Present the data once more in exactly its original form.

* * *

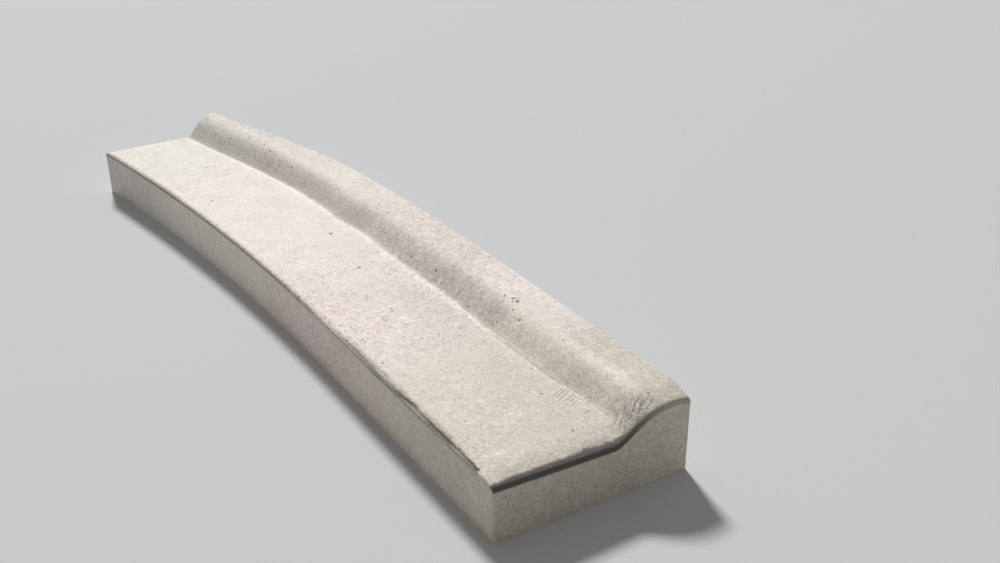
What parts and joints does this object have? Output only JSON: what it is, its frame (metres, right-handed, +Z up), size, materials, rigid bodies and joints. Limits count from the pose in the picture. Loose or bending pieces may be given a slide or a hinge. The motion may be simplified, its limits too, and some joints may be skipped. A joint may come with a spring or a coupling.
{
  "type": "rolled concrete kerb and gutter",
  "caption": "Rolled kerb and gutter length cast in one piece of concrete: a flat gutter pan, a smooth rolled face and a low head, gently bent along its length.",
  "frame": {"origin": "centre of the bounding box at the flat underside", "axes": "+X along the kerb towards the driveway joint, +Y towards the back of the kerb, +Z up"},
  "size_m": [2.9426, 0.7744, 0.2413],
  "materials": {
    "concrete": "trowelled and lightly broomed, matt"
  },
  "bodies": {
    "root": {"kerb": "concrete"}
  },
  "joints": []
}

* * *

▶ TASK RESULT
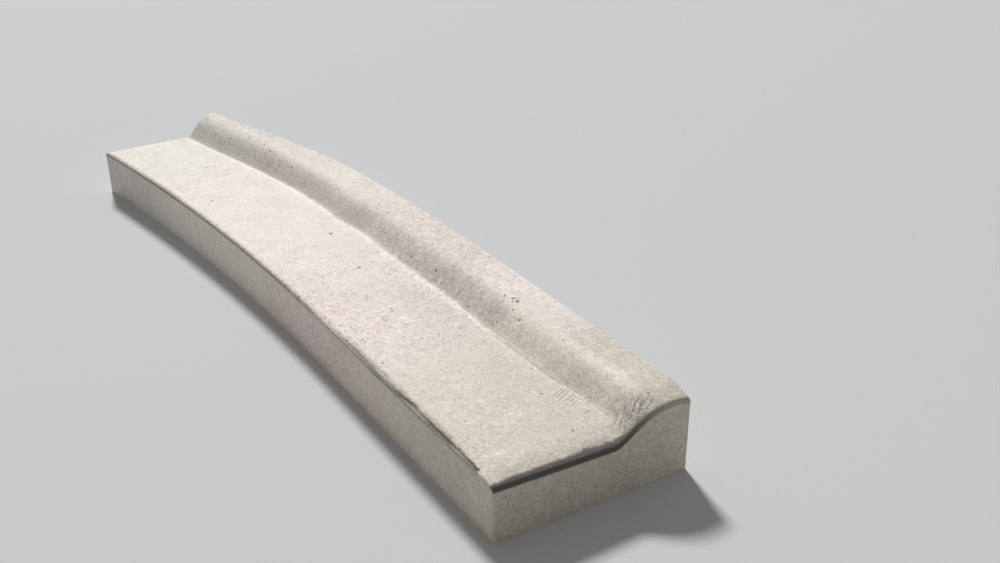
What parts and joints does this object have? Output only JSON: what it is, its frame (metres, right-handed, +Z up), size, materials, rigid bodies and joints. Limits count from the pose in the picture. Loose or bending pieces may be given a slide or a hinge. The motion may be simplified, its limits too, and some joints may be skipped. A joint may come with a spring or a coupling.
{
  "type": "rolled concrete kerb and gutter",
  "caption": "Rolled kerb and gutter length cast in one piece of concrete: a flat gutter pan, a smooth rolled face and a low head, gently bent along its length.",
  "frame": {"origin": "centre of the bounding box at the flat underside", "axes": "+X along the kerb towards the driveway joint, +Y towards the back of the kerb, +Z up"},
  "size_m": [2.9426, 0.7744, 0.2413],
  "materials": {
    "concrete": "trowelled and lightly broomed, matt"
  },
  "bodies": {
    "root": {"kerb": "concrete"}
  },
  "joints": []
}